#### Entries with model source code:

--- Begin ---

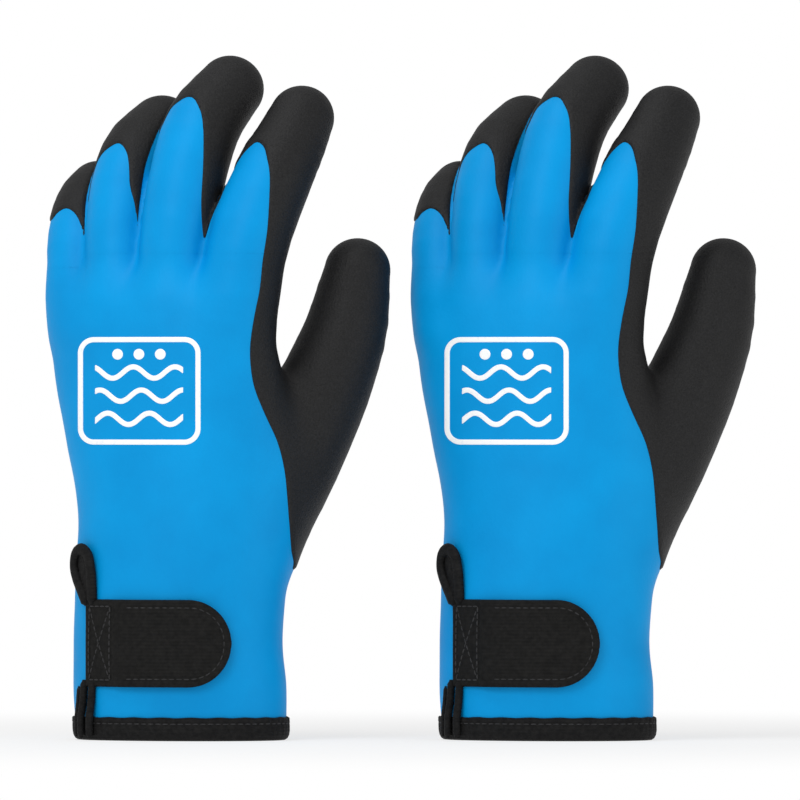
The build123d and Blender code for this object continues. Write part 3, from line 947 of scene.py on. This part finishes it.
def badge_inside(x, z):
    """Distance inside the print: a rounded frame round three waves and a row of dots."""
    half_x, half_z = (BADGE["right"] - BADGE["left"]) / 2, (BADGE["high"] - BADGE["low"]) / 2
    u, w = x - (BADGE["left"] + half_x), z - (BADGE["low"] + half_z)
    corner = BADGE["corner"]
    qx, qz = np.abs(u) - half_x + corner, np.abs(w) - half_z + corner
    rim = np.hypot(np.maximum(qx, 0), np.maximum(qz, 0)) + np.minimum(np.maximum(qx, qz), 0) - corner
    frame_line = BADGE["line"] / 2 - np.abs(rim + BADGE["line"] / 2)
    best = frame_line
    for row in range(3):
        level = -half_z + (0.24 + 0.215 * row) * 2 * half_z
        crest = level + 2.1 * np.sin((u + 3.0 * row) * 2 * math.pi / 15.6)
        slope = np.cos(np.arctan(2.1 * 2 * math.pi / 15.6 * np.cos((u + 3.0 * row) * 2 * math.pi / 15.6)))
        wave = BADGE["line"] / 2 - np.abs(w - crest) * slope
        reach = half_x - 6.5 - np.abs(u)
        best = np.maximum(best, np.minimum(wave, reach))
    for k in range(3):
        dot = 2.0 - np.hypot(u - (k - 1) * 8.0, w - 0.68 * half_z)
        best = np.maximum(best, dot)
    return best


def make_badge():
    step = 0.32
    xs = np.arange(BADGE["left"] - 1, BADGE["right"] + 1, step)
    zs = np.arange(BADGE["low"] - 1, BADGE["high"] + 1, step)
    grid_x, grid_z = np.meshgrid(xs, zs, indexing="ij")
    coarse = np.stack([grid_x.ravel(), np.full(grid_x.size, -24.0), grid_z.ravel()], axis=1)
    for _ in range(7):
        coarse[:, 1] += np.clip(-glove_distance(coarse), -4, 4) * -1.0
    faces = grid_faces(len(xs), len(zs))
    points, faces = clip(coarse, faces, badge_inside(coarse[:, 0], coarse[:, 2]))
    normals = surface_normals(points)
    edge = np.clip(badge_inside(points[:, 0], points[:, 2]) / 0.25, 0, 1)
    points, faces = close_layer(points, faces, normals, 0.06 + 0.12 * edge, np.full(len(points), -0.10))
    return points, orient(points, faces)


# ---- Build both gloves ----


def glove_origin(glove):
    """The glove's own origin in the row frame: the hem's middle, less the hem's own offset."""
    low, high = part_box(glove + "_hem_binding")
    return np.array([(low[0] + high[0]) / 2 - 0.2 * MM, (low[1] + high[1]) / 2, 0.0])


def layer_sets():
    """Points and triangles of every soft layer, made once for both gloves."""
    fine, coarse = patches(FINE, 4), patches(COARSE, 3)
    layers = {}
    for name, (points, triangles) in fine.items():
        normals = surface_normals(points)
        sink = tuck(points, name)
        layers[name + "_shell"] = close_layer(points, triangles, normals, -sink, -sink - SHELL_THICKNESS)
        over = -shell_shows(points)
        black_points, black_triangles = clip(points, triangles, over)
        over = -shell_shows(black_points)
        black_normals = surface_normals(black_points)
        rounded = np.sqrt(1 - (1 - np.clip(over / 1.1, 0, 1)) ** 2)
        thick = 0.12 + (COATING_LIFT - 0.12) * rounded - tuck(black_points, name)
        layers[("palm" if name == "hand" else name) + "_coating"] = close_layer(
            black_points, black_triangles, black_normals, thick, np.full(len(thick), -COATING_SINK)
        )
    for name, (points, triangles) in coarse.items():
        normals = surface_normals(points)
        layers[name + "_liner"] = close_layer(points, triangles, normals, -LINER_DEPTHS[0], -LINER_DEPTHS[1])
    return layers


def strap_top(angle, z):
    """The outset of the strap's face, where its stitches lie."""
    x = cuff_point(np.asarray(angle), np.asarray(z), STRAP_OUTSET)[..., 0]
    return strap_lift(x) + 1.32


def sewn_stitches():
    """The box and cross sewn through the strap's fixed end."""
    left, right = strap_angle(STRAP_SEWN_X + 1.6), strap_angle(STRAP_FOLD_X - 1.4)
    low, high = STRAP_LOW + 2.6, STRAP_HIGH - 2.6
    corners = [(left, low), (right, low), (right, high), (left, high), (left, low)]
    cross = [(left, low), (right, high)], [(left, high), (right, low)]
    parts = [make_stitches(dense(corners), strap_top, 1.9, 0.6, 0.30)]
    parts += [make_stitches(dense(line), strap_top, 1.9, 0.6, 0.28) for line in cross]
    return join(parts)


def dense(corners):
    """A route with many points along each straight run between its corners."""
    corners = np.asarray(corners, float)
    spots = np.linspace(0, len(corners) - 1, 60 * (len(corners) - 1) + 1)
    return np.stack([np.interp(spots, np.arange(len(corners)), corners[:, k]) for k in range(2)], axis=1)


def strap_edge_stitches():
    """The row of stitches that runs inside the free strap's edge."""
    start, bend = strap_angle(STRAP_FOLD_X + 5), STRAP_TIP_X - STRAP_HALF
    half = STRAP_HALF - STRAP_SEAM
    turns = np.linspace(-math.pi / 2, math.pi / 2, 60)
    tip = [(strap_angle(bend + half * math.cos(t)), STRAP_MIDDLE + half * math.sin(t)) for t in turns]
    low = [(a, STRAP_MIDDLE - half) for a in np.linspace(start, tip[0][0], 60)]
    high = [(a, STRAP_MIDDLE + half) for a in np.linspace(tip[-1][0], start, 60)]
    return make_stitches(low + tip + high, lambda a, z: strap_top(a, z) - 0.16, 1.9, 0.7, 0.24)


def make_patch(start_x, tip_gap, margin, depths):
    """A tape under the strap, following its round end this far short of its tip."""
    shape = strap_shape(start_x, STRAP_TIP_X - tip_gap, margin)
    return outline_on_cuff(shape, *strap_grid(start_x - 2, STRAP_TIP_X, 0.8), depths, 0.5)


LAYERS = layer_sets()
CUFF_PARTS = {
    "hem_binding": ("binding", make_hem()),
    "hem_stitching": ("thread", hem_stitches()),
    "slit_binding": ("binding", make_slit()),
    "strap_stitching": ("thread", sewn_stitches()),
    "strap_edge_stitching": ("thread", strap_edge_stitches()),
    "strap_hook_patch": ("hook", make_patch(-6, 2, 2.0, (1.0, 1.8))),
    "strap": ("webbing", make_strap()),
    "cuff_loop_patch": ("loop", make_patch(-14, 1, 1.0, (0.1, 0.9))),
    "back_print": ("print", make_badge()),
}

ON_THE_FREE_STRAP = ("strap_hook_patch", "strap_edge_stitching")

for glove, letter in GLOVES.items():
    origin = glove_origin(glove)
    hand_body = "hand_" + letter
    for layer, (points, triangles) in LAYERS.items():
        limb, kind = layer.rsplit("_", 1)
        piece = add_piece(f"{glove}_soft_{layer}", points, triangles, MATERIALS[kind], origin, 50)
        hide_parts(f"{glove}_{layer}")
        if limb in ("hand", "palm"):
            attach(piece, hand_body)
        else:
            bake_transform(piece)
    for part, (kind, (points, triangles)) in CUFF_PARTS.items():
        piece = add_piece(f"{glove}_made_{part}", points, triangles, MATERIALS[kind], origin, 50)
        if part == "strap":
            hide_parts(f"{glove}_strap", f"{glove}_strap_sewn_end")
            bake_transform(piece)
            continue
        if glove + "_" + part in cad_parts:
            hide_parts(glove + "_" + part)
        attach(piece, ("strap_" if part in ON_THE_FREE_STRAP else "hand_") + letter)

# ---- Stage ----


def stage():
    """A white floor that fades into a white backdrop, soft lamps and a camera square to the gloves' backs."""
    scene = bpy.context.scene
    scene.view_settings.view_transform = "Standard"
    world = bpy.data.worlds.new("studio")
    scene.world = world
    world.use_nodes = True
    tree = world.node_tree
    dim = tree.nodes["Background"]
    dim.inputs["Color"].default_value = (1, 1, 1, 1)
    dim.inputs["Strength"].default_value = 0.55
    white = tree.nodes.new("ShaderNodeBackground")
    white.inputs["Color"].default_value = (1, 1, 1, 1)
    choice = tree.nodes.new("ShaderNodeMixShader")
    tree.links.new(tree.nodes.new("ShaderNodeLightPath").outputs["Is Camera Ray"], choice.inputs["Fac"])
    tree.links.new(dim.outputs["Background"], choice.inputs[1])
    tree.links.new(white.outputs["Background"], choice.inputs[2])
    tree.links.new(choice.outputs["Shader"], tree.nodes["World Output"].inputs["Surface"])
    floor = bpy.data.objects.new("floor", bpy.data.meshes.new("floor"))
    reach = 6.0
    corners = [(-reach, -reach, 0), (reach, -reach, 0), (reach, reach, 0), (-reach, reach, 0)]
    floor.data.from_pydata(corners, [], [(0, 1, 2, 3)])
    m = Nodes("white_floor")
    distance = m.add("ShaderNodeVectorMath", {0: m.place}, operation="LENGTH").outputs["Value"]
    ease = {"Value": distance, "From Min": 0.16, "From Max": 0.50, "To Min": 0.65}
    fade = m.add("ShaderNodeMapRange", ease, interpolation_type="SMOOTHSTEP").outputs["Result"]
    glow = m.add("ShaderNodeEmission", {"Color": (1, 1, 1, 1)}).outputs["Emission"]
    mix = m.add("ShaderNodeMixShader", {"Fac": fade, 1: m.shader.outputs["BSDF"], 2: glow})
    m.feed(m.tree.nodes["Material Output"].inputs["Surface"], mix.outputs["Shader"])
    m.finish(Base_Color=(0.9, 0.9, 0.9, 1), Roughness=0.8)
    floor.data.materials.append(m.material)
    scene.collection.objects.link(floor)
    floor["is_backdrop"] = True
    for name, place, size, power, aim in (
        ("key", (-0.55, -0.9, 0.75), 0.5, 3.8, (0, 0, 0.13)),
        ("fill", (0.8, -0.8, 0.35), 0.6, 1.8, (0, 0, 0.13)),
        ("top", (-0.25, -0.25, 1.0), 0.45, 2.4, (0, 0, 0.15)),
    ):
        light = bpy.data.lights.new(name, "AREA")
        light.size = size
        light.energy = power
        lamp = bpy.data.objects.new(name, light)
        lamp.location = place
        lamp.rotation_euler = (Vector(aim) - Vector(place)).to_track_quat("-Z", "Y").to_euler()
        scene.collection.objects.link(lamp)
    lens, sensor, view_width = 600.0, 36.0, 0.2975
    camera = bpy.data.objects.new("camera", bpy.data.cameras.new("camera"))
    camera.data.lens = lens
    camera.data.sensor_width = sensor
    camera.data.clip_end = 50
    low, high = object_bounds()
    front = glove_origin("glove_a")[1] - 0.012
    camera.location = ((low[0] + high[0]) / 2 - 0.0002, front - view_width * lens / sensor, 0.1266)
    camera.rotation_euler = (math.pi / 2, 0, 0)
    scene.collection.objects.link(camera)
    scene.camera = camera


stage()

--- End ---
--- Begin ---

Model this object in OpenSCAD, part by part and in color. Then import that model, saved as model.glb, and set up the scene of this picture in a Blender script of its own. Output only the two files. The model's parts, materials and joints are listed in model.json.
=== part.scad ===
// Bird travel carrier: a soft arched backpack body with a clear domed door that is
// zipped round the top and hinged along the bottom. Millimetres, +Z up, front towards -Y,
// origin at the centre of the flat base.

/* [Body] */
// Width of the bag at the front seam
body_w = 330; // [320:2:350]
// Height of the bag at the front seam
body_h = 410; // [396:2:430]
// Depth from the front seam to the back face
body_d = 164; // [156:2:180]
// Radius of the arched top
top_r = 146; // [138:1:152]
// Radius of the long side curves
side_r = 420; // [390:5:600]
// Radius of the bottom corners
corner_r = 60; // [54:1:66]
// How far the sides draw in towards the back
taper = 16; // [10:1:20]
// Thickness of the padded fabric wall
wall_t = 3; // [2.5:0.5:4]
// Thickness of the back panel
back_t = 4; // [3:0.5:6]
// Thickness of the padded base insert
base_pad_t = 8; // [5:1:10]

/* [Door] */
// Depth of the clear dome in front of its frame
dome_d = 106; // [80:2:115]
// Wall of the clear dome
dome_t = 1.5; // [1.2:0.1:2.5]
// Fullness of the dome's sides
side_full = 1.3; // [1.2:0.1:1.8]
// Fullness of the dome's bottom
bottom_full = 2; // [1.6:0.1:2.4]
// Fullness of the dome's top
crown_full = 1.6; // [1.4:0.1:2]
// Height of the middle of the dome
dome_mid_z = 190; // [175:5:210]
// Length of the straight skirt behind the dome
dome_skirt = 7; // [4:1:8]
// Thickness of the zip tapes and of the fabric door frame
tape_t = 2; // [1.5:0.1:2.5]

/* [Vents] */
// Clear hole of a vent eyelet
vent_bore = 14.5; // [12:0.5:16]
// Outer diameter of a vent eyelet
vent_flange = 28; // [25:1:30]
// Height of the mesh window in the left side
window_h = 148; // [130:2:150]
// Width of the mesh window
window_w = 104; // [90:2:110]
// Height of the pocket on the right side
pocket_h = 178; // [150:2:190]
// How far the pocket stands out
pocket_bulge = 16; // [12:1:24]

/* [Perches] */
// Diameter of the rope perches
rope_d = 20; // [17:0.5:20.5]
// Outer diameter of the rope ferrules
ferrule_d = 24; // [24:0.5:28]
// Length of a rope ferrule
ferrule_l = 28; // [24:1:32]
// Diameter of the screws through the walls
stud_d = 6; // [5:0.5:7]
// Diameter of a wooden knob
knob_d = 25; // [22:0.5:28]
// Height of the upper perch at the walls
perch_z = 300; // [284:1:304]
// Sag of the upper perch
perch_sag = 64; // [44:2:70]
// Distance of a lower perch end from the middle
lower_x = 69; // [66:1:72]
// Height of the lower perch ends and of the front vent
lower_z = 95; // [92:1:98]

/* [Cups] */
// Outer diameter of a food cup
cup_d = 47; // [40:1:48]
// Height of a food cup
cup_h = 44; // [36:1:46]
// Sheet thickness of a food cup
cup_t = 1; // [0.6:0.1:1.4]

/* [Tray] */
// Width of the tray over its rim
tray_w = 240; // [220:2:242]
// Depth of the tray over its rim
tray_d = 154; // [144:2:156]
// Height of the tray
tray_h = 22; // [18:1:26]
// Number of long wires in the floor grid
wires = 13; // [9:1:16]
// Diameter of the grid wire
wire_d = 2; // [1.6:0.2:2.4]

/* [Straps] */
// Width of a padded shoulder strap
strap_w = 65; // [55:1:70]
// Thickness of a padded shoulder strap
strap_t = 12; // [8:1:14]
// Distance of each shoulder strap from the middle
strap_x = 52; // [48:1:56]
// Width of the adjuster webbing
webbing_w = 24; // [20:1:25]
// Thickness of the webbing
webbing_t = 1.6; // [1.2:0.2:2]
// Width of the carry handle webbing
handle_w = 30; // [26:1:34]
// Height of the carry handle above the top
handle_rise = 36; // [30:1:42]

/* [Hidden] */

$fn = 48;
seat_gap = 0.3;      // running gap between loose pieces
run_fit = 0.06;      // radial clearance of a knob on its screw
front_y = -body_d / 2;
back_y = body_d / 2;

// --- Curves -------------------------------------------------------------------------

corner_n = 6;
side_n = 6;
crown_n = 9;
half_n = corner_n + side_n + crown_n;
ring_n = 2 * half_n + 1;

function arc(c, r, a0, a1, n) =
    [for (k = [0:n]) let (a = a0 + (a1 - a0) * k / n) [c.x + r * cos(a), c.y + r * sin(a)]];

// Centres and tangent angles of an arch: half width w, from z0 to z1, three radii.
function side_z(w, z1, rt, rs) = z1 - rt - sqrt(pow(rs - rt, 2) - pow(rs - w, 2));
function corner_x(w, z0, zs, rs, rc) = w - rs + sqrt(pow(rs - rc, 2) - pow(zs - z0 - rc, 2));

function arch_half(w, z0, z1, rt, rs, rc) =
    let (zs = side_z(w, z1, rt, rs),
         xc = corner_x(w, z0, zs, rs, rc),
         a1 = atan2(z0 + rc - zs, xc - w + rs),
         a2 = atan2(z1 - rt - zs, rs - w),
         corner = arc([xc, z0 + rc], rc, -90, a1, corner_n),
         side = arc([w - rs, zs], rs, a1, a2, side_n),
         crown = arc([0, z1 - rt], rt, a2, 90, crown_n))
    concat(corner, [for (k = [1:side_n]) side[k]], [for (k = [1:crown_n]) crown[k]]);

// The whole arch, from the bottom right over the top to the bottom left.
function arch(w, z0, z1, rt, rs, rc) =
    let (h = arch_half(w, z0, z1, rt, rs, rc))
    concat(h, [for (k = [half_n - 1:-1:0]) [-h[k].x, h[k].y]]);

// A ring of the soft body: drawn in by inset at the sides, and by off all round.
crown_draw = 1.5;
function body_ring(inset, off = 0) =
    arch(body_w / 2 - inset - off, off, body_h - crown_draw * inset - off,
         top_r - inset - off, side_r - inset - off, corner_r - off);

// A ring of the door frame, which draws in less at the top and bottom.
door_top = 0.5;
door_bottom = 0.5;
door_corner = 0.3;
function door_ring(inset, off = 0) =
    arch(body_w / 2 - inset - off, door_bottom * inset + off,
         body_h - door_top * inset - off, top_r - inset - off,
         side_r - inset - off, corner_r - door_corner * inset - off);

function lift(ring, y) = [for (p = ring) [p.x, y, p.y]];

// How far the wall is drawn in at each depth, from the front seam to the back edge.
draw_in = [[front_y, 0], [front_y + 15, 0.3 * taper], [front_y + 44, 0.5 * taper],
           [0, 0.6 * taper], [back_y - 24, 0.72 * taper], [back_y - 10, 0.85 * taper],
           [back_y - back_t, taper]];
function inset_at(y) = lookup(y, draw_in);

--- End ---

#### EXERCISE DIRECTIONS:
The lines to transcribe begin at the line with "The build123d and" and end at the line with "return best"; copy them exactly, both ends included.

#### EXERCISE SOLUTION:
The build123d and Blender code for this object continues. Write part 3, from line 947 of scene.py on. This part finishes it.
def badge_inside(x, z):
    """Distance inside the print: a rounded frame round three waves and a row of dots."""
    half_x, half_z = (BADGE["right"] - BADGE["left"]) / 2, (BADGE["high"] - BADGE["low"]) / 2
    u, w = x - (BADGE["left"] + half_x), z - (BADGE["low"] + half_z)
    corner = BADGE["corner"]
    qx, qz = np.abs(u) - half_x + corner, np.abs(w) - half_z + corner
    rim = np.hypot(np.maximum(qx, 0), np.maximum(qz, 0)) + np.minimum(np.maximum(qx, qz), 0) - corner
    frame_line = BADGE["line"] / 2 - np.abs(rim + BADGE["line"] / 2)
    best = frame_line
    for row in range(3):
        level = -half_z + (0.24 + 0.215 * row) * 2 * half_z
        crest = level + 2.1 * np.sin((u + 3.0 * row) * 2 * math.pi / 15.6)
        slope = np.cos(np.arctan(2.1 * 2 * math.pi / 15.6 * np.cos((u + 3.0 * row) * 2 * math.pi / 15.6)))
        wave = BADGE["line"] / 2 - np.abs(w - crest) * slope
        reach = half_x - 6.5 - np.abs(u)
        best = np.maximum(best, np.minimum(wave, reach))
    for k in range(3):
        dot = 2.0 - np.hypot(u - (k - 1) * 8.0, w - 0.68 * half_z)
        best = np.maximum(best, dot)
    return best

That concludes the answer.